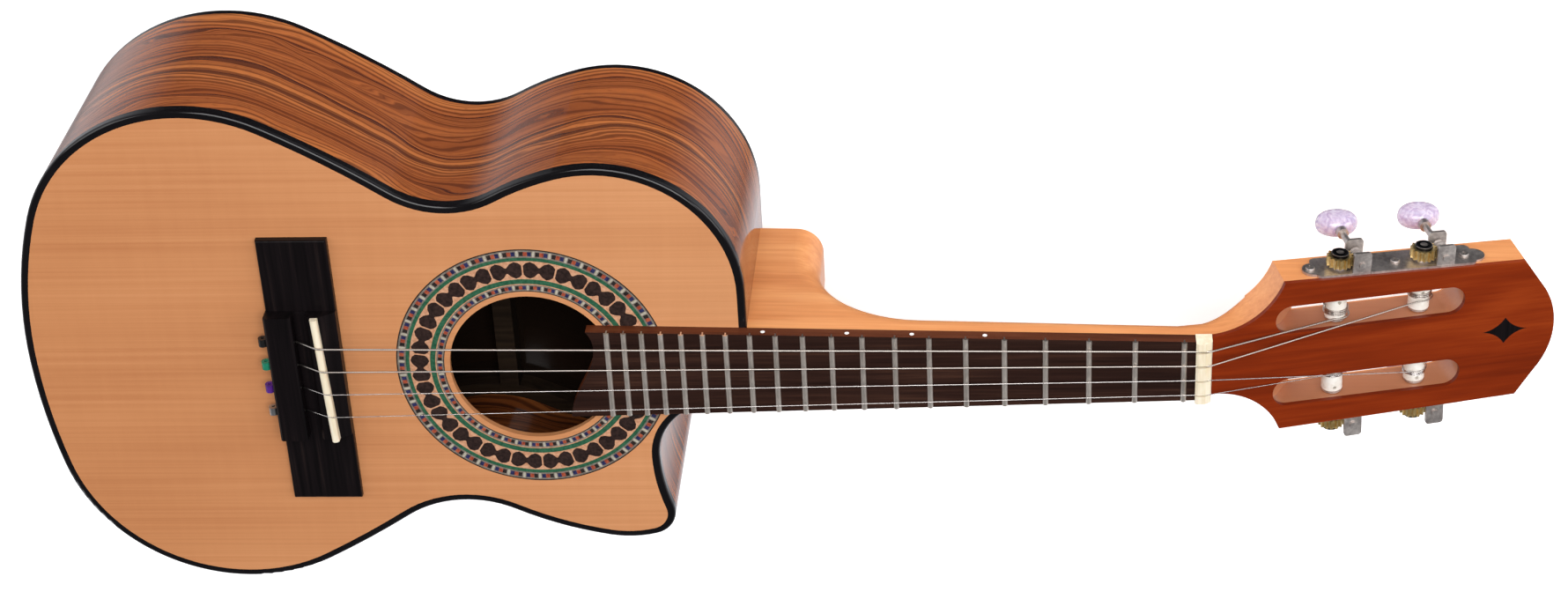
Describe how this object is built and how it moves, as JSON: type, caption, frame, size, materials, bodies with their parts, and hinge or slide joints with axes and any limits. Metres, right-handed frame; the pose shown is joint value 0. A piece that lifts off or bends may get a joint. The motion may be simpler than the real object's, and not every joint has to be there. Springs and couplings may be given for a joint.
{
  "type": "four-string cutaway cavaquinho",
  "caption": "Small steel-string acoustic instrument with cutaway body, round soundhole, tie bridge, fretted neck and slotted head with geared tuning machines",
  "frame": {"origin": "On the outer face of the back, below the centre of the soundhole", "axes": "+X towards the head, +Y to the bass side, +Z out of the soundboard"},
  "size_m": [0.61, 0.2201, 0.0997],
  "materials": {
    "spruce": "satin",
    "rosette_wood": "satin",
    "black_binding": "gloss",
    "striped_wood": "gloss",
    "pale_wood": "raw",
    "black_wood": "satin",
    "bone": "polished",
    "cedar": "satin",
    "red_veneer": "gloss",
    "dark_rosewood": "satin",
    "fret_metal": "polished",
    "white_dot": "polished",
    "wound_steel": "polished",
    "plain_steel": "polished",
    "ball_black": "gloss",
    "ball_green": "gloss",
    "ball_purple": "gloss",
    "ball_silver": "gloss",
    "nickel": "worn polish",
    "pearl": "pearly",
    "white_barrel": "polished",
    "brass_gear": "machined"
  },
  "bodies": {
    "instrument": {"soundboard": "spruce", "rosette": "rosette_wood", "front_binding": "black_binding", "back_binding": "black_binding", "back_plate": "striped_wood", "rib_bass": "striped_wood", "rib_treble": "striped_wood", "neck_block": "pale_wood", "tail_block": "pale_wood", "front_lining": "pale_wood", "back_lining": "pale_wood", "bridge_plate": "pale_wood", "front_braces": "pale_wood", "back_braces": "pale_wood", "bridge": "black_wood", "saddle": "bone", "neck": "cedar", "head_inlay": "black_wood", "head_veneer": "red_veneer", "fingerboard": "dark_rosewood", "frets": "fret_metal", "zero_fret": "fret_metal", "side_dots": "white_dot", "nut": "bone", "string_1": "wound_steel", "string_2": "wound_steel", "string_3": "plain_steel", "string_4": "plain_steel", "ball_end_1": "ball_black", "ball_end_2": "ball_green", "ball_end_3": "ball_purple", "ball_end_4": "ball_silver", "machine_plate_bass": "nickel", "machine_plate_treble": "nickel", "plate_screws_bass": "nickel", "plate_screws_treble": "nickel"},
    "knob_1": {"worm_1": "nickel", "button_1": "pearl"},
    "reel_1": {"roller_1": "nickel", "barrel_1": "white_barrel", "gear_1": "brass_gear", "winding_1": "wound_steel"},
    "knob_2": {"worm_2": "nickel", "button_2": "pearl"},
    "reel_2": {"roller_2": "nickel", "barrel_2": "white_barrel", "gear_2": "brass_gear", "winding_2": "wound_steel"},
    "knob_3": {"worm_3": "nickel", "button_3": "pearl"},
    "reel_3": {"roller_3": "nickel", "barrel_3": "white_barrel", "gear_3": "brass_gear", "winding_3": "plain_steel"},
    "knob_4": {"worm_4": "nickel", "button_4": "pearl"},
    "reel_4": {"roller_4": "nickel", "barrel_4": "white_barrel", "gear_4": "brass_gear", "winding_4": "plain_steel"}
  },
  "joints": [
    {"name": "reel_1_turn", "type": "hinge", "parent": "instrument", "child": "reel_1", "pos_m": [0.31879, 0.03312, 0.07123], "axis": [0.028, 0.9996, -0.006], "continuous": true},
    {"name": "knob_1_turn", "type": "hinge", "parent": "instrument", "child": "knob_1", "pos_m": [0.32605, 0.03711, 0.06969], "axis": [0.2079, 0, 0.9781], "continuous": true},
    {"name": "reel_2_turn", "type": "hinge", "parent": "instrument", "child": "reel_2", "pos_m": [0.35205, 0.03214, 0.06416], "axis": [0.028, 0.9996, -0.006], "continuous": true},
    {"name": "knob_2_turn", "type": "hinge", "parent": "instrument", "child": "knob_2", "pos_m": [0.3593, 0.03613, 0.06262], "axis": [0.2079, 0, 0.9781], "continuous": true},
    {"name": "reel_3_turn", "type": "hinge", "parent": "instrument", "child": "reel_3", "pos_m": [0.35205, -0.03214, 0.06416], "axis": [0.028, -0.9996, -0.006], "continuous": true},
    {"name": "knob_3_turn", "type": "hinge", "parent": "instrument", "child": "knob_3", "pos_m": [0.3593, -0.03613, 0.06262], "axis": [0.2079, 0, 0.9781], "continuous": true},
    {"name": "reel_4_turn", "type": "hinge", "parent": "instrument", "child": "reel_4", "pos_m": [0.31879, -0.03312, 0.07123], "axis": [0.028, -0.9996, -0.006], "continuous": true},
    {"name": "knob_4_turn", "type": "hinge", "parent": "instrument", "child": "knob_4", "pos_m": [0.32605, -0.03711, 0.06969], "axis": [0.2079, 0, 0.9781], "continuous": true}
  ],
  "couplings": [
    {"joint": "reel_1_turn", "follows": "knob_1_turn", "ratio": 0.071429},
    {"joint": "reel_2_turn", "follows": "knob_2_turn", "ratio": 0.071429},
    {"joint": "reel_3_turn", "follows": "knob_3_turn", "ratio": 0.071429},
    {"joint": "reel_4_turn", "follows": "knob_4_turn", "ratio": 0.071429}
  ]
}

## What you are asked to do
Please return the data above exactly as given.

## Response
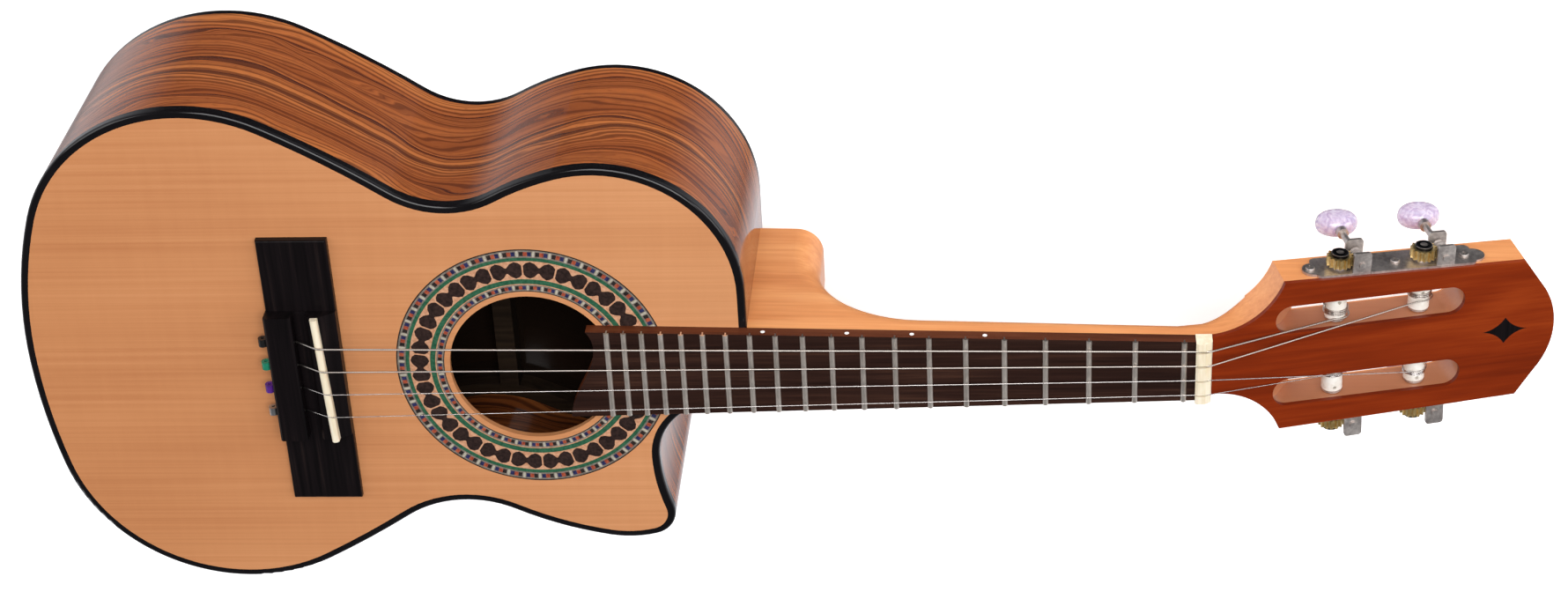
Describe how this object is built and how it moves, as JSON: type, caption, frame, size, materials, bodies with their parts, and hinge or slide joints with axes and any limits. Metres, right-handed frame; the pose shown is joint value 0. A piece that lifts off or bends may get a joint. The motion may be simpler than the real object's, and not every joint has to be there. Springs and couplings may be given for a joint.
{
  "type": "four-string cutaway cavaquinho",
  "caption": "Small steel-string acoustic instrument with cutaway body, round soundhole, tie bridge, fretted neck and slotted head with geared tuning machines",
  "frame": {"origin": "On the outer face of the back, below the centre of the soundhole", "axes": "+X towards the head, +Y to the bass side, +Z out of the soundboard"},
  "size_m": [0.61, 0.2201, 0.0997],
  "materials": {
    "spruce": "satin",
    "rosette_wood": "satin",
    "black_binding": "gloss",
    "striped_wood": "gloss",
    "pale_wood": "raw",
    "black_wood": "satin",
    "bone": "polished",
    "cedar": "satin",
    "red_veneer": "gloss",
    "dark_rosewood": "satin",
    "fret_metal": "polished",
    "white_dot": "polished",
    "wound_steel": "polished",
    "plain_steel": "polished",
    "ball_black": "gloss",
    "ball_green": "gloss",
    "ball_purple": "gloss",
    "ball_silver": "gloss",
    "nickel": "worn polish",
    "pearl": "pearly",
    "white_barrel": "polished",
    "brass_gear": "machined"
  },
  "bodies": {
    "instrument": {"soundboard": "spruce", "rosette": "rosette_wood", "front_binding": "black_binding", "back_binding": "black_binding", "back_plate": "striped_wood", "rib_bass": "striped_wood", "rib_treble": "striped_wood", "neck_block": "pale_wood", "tail_block": "pale_wood", "front_lining": "pale_wood", "back_lining": "pale_wood", "bridge_plate": "pale_wood", "front_braces": "pale_wood", "back_braces": "pale_wood", "bridge": "black_wood", "saddle": "bone", "neck": "cedar", "head_inlay": "black_wood", "head_veneer": "red_veneer", "fingerboard": "dark_rosewood", "frets": "fret_metal", "zero_fret": "fret_metal", "side_dots": "white_dot", "nut": "bone", "string_1": "wound_steel", "string_2": "wound_steel", "string_3": "plain_steel", "string_4": "plain_steel", "ball_end_1": "ball_black", "ball_end_2": "ball_green", "ball_end_3": "ball_purple", "ball_end_4": "ball_silver", "machine_plate_bass": "nickel", "machine_plate_treble": "nickel", "plate_screws_bass": "nickel", "plate_screws_treble": "nickel"},
    "knob_1": {"worm_1": "nickel", "button_1": "pearl"},
    "reel_1": {"roller_1": "nickel", "barrel_1": "white_barrel", "gear_1": "brass_gear", "winding_1": "wound_steel"},
    "knob_2": {"worm_2": "nickel", "button_2": "pearl"},
    "reel_2": {"roller_2": "nickel", "barrel_2": "white_barrel", "gear_2": "brass_gear", "winding_2": "wound_steel"},
    "knob_3": {"worm_3": "nickel", "button_3": "pearl"},
    "reel_3": {"roller_3": "nickel", "barrel_3": "white_barrel", "gear_3": "brass_gear", "winding_3": "plain_steel"},
    "knob_4": {"worm_4": "nickel", "button_4": "pearl"},
    "reel_4": {"roller_4": "nickel", "barrel_4": "white_barrel", "gear_4": "brass_gear", "winding_4": "plain_steel"}
  },
  "joints": [
    {"name": "reel_1_turn", "type": "hinge", "parent": "instrument", "child": "reel_1", "pos_m": [0.31879, 0.03312, 0.07123], "axis": [0.028, 0.9996, -0.006], "continuous": true},
    {"name": "knob_1_turn", "type": "hinge", "parent": "instrument", "child": "knob_1", "pos_m": [0.32605, 0.03711, 0.06969], "axis": [0.2079, 0, 0.9781], "continuous": true},
    {"name": "reel_2_turn", "type": "hinge", "parent": "instrument", "child": "reel_2", "pos_m": [0.35205, 0.03214, 0.06416], "axis": [0.028, 0.9996, -0.006], "continuous": true},
    {"name": "knob_2_turn", "type": "hinge", "parent": "instrument", "child": "knob_2", "pos_m": [0.3593, 0.03613, 0.06262], "axis": [0.2079, 0, 0.9781], "continuous": true},
    {"name": "reel_3_turn", "type": "hinge", "parent": "instrument", "child": "reel_3", "pos_m": [0.35205, -0.03214, 0.06416], "axis": [0.028, -0.9996, -0.006], "continuous": true},
    {"name": "knob_3_turn", "type": "hinge", "parent": "instrument", "child": "knob_3", "pos_m": [0.3593, -0.03613, 0.06262], "axis": [0.2079, 0, 0.9781], "continuous": true},
    {"name": "reel_4_turn", "type": "hinge", "parent": "instrument", "child": "reel_4", "pos_m": [0.31879, -0.03312, 0.07123], "axis": [0.028, -0.9996, -0.006], "continuous": true},
    {"name": "knob_4_turn", "type": "hinge", "parent": "instrument", "child": "knob_4", "pos_m": [0.32605, -0.03711, 0.06969], "axis": [0.2079, 0, 0.9781], "continuous": true}
  ],
  "couplings": [
    {"joint": "reel_1_turn", "follows": "knob_1_turn", "ratio": 0.071429},
    {"joint": "reel_2_turn", "follows": "knob_2_turn", "ratio": 0.071429},
    {"joint": "reel_3_turn", "follows": "knob_3_turn", "ratio": 0.071429},
    {"joint": "reel_4_turn", "follows": "knob_4_turn", "ratio": 0.071429}
  ]
}